Section 1022 of the code, relating to actions of forcible entry and detention, provides: “It shall be the duty of the party desiring to commence an action under this chap*392ter, to notify the adverse party to leave the premises for the possession of which the action is about to be brought, which notice shall be served at least three days before commencing the action, by leaving a written copy with the defendant, or at his usual place of abode if he cannot be found.” The notice served in this case was dated November 8, and required defendant to vacate the premises in controversy within four days from the time such notice should be served upon her. A copy of the notice was introduced in evidence, with the indorsement thereon by constable Hensel that he served the notice November 9,1907, by leaving a true copy of the same at the usual place of residence of defendant. Hensel was called as a witness, and the substance of his testimony on direct and cross-examination is that, when he went to defendant’s residence to serve the notice, he rapped first on one door and then on another, and that, getting no response, he inquired at the place next door and at Hayden’s warehouse across the street, and then went and put the notice under defendant’s door. When plaintiff was introducing her evidence in rebuttal, Hensel was again placed upon the stand, and then testified that he went to defendant’s residence twice that day, once in the morning and the second time in the afternoon, and was unable to obtain any response to his raps either time. He says, upon this last examination, that he served the notice in the afternoon, but of this we entertain some doubt. His testimony, when he was upon the stand the first time, indicates pretty clearly that the notice was put under the door at the time of his first visit, if indeed he made a second visit. His testimony the second time looks very much like an attempt to bolster up his testimony given in chief.
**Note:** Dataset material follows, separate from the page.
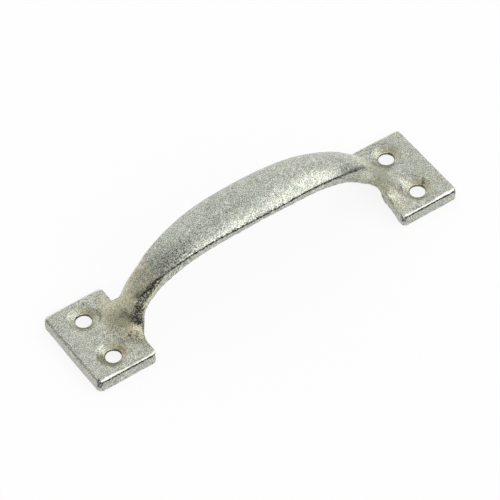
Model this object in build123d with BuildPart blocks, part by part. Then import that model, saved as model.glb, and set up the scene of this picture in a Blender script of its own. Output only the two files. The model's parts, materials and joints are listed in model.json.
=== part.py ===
"""Utility pull, one hollow-backed casting: a domed bow grip on two flanged legs, and a foot plate at each end.

X runs along the pull, Y across it, and Z stands out from the door.
The origin is the centre of the mounting face.
"""
import os
from math import acos, atan2, cos, degrees, hypot, radians, sin

from build123d import *

# Overall sizes, in millimetres
overall_length = 165.0
plate_length = 25.9
plate_width = 39.4
plate_height = 5.4
crown_height = 40.6

# Casting wall and its roundings
wall = 3.0
root_radius = 7.2
neck_radius = 5.5
crease_radius = 1.3
plate_edge_radius = 1.6
plate_corner_radius = 2.0
pocket_corner_radius = 2.5
pocket_edge_radius = 1.2

# Screw holes: distance from the plates' outer ends, spacing across, bore, and the soft countersink
hole_inset = 12.4
hole_spacing = 20.6
screw_hole = 6.2
sink_diameter = 11.0
sink_angle = 100.0
sink_rim_radius = 1.5

# Bow seen from above: its two widths and the arcs of its sides
grip_width = 20.7
leg_width = 12.2
side_radius = 256.0
waist_radius = 71.0

# Crown line from the middle out: a long arc, flatter than the shoulder that follows it, and the bend into the leg
dome_radius = 14.8
leg_setback = 0.5
crown_turn = 5.7
crown_flatness = 2.6
bend_radius = 14.0

# Lower edge of the flanges: three such arcs, by the turns at which they meet
grip_depth = 6.3
leg_depth = 2.2
edge_turn = 6.8
edge_shoulder_turn = 43.7
edge_flatness = 3.06
edge_foot = 3.0

# Arch in the inner end of each plate: the metal left over it, and the bend from it up the back of the leg
arch_web = 1.0
under_bend_radius = 10.4

# Places that follow from the sizes
clear = 1.0
tiny = 0.01
half_length = overall_length / 2
plate_inner = half_length - plate_length
leg_face = plate_inner + leg_setback
leg_upright = plate_height + root_radius + 10 * tiny
edge_height = crown_height - grip_depth
section_depth = bend_radius - 3 * clear
leg_back = leg_face - section_depth
hole_to_hole = overall_length - 2 * hole_inset
pocket_half_width = plate_width / 2 - wall
pocket_depth = plate_height - wall
arch_rise = plate_height - arch_web


def arcs_to_bend(reach, rise, first_turn, flatness, bend):
    """Three tangent arcs from level to upright with a given last radius: the other two radii and the second turn."""
    a = radians(first_turn)
    far, high = (flatness - 1) * sin(a), (flatness - 1) * (1 - cos(a)) + 1
    along, down = reach - bend - bend * far, rise - bend * high
    b = atan2(down, along) + acos(((reach - bend) * high - rise * far) / hypot(along, down))
    shoulder = (reach - bend + bend * sin(b)) / (far + sin(b))
    return flatness * shoulder, shoulder, degrees(b)


def arcs_by_turns(reach, rise, first_turn, second_turn, flatness):
    """Three tangent arcs from level to upright that meet at given turns: their radii."""
    a, b = radians(first_turn), radians(second_turn)
    far, high = (flatness - 1) * sin(a) + sin(b), (flatness - 1) * (1 - cos(a)) + 1 - cos(b)
    spread = far * cos(b) - high * (1 - sin(b))
    shoulder = (reach * cos(b) - rise * (1 - sin(b))) / spread
    return flatness * shoulder, shoulder, (rise * far - reach * high) / spread


crown_radius, shoulder_radius, shoulder_turn = arcs_to_bend(
    leg_face, crown_height - leg_upright, crown_turn, crown_flatness, bend_radius
)
edge_radius, edge_shoulder_radius, edge_bend_radius = arcs_by_turns(
    leg_face - leg_depth, edge_height - edge_foot, edge_turn, edge_shoulder_turn, edge_flatness
)

# Turn at which the bend under each leg leaves the lower edge, and its place along the edge's last arc
under_turn = degrees(acos((pocket_depth - edge_foot + under_bend_radius) / (edge_bend_radius + under_bend_radius)))
under_share = (under_turn - edge_shoulder_turn) / (90 - edge_shoulder_turn)


def dome_section(inset):
    """Section of the bow, drawn at the foot of the left leg with its dome towards -X, smaller by inset."""
    with BuildSketch() as face:
        with Locations((dome_radius - leg_face, 0)):
            Circle(dome_radius - inset)
        with Locations((-leg_face, 0)):
            Rectangle(section_depth, grip_width + clear, align=(Align.MIN, Align.CENTER), mode=Mode.INTERSECT)
    return face.sketch


def plan_view(inset):
    """The bow seen from above: long outward side arcs, then inward ones that run straight into the legs."""
    half_grip, half_leg = grip_width / 2 - inset, leg_width / 2 - inset
    turn = degrees(acos(1 - (half_grip - half_leg) / (side_radius + waist_radius)))
    with BuildSketch() as face:
        with BuildLine():
            side = JernArc((0, half_grip), (1, 0), side_radius, -turn)
            side = JernArc(side @ 1, side % 1, waist_radius, turn)
            Polyline(side @ 1, (half_length, half_leg), (half_length, 0))
            mirror(about=Plane.YZ)
            mirror(about=Plane.XZ)
        make_face()
    return face.sketch


# Crown line, from the foot of the left leg over the grip to the foot of the right one
with BuildLine(Plane.XZ) as crown_line:
    arc = JernArc((0, crown_height), (1, 0), crown_radius, -crown_turn)
    arc = JernArc(arc @ 1, arc % 1, shoulder_radius, crown_turn - shoulder_turn)
    arc = JernArc(arc @ 1, arc % 1, bend_radius, shoulder_turn - 90)
    Line(arc @ 1, (leg_face, 0))
    mirror(about=Plane.YZ)
crown_path = crown_line.wires()[0]

bow_section, bow_plan = dome_section(0), plan_view(0)
hollow_section, hollow_plan = dome_section(wall), plan_view(wall)

# Open space under the bow, up to the lower edges of its flanges
with BuildPart() as under_bow:
    with BuildSketch(Plane.XZ):
        with BuildLine():
            arc = JernArc((0, edge_height), (1, 0), edge_radius, -edge_turn)
            arc = JernArc(arc @ 1, arc % 1, edge_shoulder_radius, edge_turn - edge_shoulder_turn)
            last_arc = JernArc(arc @ 1, arc % 1, edge_bend_radius, edge_shoulder_turn - 90)
            Polyline(last_arc @ 1, (leg_face - leg_depth, -clear), (0, -clear))
            mirror(about=Plane.YZ)
        make_face()
    extrude(amount=plate_width / 2 + clear, both=True)

# Arched openings at the inner ends of the plates, bounded by the bends up the backs of the legs
bend_top = last_arc @ under_share
with BuildPart() as arches:
    with BuildSketch(Plane.XZ):
        with BuildLine():
            bend = JernArc(bend_top, last_arc % under_share, under_bend_radius, under_turn)
            Polyline(bend @ 1, ((bend @ 1).X, -clear), (bend_top.X, -clear), bend_top)
            mirror(about=Plane.YZ)
        make_face()
    extrude(amount=pocket_half_width, both=True)
    with BuildSketch(Plane.YZ):
        with BuildLine():
            ThreePointArc((-pocket_half_width, 0), (0, arch_rise), (pocket_half_width, 0))
            Polyline(
                (pocket_half_width, 0), (pocket_half_width, -clear),
                (-pocket_half_width, -clear), (-pocket_half_width, 0),
            )
        make_face()
    extrude(amount=half_length, both=True, mode=Mode.INTERSECT)

# Pockets in the backs of the plates, one wall inside their sides and tops
with BuildPart() as pockets:
    with BuildSketch(Plane.XY.offset(-clear)):
        with GridLocations(2 * half_length - plate_length, 1, 2, 1):
            RectangleRounded(plate_length - 2 * wall, 2 * pocket_half_width, pocket_corner_radius)
    extrude(amount=pocket_depth + clear)
    fillet(pockets.faces().filter_by(Axis.Z).sort_by(Axis.Z)[-2:].edges(), pocket_edge_radius)

# Hollow along the back of the grip, one wall inside its dome and its sides
with BuildPart() as hollow:
    add(hollow_section)
    sweep(path=crown_path)
    with BuildSketch():
        add(hollow_plan)
    extrude(amount=crown_height, mode=Mode.INTERSECT)

with BuildPart() as pull:
    # Bow: the dome carried along the crown line and trimmed to the plan
    add(bow_section)
    sweep(path=crown_path)
    with BuildSketch():
        add(bow_plan)
    extrude(amount=crown_height, mode=Mode.INTERSECT)

    # Soft crease between the dome and the flanks
    creases = ShapeList()
    for face in pull.faces():
        center = face.center()
        outward = face.normal_at(center).dot(center - Vector(0, 0, leg_upright)) > 0
        if abs(center.Y) < crease_radius and center.Z > clear and outward:
            creases += face.edges().filter_by(lambda e: abs((e @ 0.5).Y) > (leg_width - crease_radius) / 2)
    fillet(creases, crease_radius)

    # Plates, drawn back to the backs of the legs so that the root rounding runs along their sides
    with BuildSketch():
        with GridLocations(half_length + leg_back, 1, 2, 1):
            Rectangle(half_length - leg_back, plate_width)
    extrude(amount=plate_height)
    corners = pull.edges().filter_by(Axis.Z).filter_by(lambda e: abs(e.center().X) > half_length - clear)
    fillet(corners, plate_corner_radius)
    top_edges = pull.edges().filter_by_position(Axis.Z, plate_height - tiny, plate_height + tiny)
    roots = top_edges.filter_by(
        lambda e: abs((e @ 0.5).Y) < leg_width / 2 + clear
        and leg_back + tiny < abs((e @ 0.5).X) < leg_face + clear
    )
    fillet(roots, root_radius)
    top_edges = pull.edges().filter_by_position(Axis.Z, plate_height - tiny, plate_height + tiny)
    rims = top_edges.filter_by(
        lambda e: abs((e @ 0.5).Y) > plate_width / 2 - plate_corner_radius
        or abs((e @ 0.5).X) > half_length - plate_corner_radius
    )
    fillet(rims, plate_edge_radius)

    # Open back: under the bow, the hollow of the grip, the arches and the pockets
    add(under_bow.part, mode=Mode.SUBTRACT)
    add(hollow.part, mode=Mode.SUBTRACT)
    add(arches.part, mode=Mode.SUBTRACT)
    add(pockets.part, mode=Mode.SUBTRACT)

    # Inner ends of the plates, with a curve into each side of the legs
    neck_start = (plate_inner, leg_width / 2 + neck_radius)
    neck_end = (plate_inner - neck_radius, leg_width / 2)
    corner_start = (plate_inner + plate_corner_radius, plate_width / 2)
    corner_end = (plate_inner, plate_width / 2 - plate_corner_radius)
    beside_grip, beside_plate = grip_width / 2 + clear, plate_width / 2 + clear
    with BuildSketch(Plane.XY.offset(-clear)):
        with BuildLine():
            RadiusArc(neck_start, neck_end, neck_radius)
            Polyline(
                neck_end, (plate_inner - neck_radius, beside_grip), (leg_back - clear, beside_grip),
                (leg_back - clear, beside_plate), (plate_inner + plate_corner_radius, beside_plate), corner_start,
            )
            RadiusArc(corner_start, corner_end, -plate_corner_radius)
            Line(corner_end, neck_start)
        make_face()
        mirror(about=Plane.YZ)
        mirror(about=Plane.XZ)
    extrude(amount=plate_height + root_radius + clear, mode=Mode.SUBTRACT)

    # Countersunk screw holes
    with Locations(Plane.XY.offset(plate_height)):
        with GridLocations(hole_to_hole, hole_spacing, 2, 2):
            CounterSinkHole(screw_hole / 2, sink_diameter / 2, counter_sink_angle=sink_angle)
    sink_rims = pull.edges().filter_by(GeomType.CIRCLE).filter_by(
        lambda e: abs(e.radius - sink_diameter / 2) < tiny and abs(e.center().Z - plate_height) < tiny
    )
    fillet(sink_rims, sink_rim_radius)

os.makedirs("parts", exist_ok=True)
pull.part.label = "pull"
export_step(pull.part, "parts/pull.step")
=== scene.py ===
# %% [markdown]
# # A galvanized utility pull in soft studio light
# The pull is one iron casting, dipped in molten zinc. Its shape comes measured from the frame, in metres,
# with its mounting face on Z = 0 and its length along X. This file gives it what the foundry and the zinc
# gave it: soft edges, a faintly uneven skin, grain, pits and stains. Each step says what the real thing
# does, how it could be made, and why it is made this way here.

# %% Load the casting and measure it
import json
from math import cos, radians, sin

import bmesh
import bpy
import numpy as np
from mathutils import Matrix, Vector


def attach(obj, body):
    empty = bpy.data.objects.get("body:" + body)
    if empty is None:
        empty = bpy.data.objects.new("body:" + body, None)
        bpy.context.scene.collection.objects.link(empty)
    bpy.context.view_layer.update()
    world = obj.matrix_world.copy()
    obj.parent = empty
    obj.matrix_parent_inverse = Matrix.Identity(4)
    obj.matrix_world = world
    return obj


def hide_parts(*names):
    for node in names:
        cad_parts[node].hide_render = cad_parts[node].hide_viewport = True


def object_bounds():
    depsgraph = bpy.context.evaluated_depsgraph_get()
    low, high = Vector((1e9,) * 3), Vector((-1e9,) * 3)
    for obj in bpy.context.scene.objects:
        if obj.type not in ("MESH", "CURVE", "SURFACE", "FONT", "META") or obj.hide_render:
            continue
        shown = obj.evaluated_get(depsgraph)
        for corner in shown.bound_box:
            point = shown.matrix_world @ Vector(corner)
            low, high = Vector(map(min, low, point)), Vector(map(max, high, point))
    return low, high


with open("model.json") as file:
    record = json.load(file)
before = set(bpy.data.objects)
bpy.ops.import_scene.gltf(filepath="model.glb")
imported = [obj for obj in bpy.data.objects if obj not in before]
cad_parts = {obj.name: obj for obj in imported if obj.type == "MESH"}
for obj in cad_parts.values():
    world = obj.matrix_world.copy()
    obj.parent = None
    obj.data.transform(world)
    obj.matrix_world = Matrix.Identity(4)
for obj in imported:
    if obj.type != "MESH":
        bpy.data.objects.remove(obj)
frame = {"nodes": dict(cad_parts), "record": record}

MM = 0.001


def mm(*lengths):
    """Lengths in millimetres, turned into the metres that the frame uses."""
    return tuple(length * MM for length in lengths)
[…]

However that may be, this is a law action, and we have repeatedly held that we will not set asicle a verdict or the findings of a trial court, unless such verdict or 'findings are clearly wrong, even though we might have found differently had we been sitting as the triers of fact. The trial court held that the notice in question was duly served, and we cannot say that such holding is clearly wrong.

*393It is urged in defendant’s brief that, “if the proof of notice to quit in the manner provided by the law was not satisfactory, or was not such as to leave no other reasonable inference in any ordinary mind than that the notice was properly given, then the case should have been submitted to the jury on proper instructions, and the peremptory instruction for the plaintiff was error.”. This would be true but for the fact that, by the mutual motions of the parties for a directed verdict, all questions of fact involved in the case were withdrawn from the jury and submitted to the court for its determination. Dorsey v. Wellman, 85 Neb. 262; Phenix Ins. Co. v. Kerr, 129 Fed. 723; Martin v. Harvey, ante, p. 173.

Upon a consideration of the whole case, we reluctantly conclude that the judgment of the district court should be, and it is,

Affirmed.

Letton, J., concurs in the conclusion.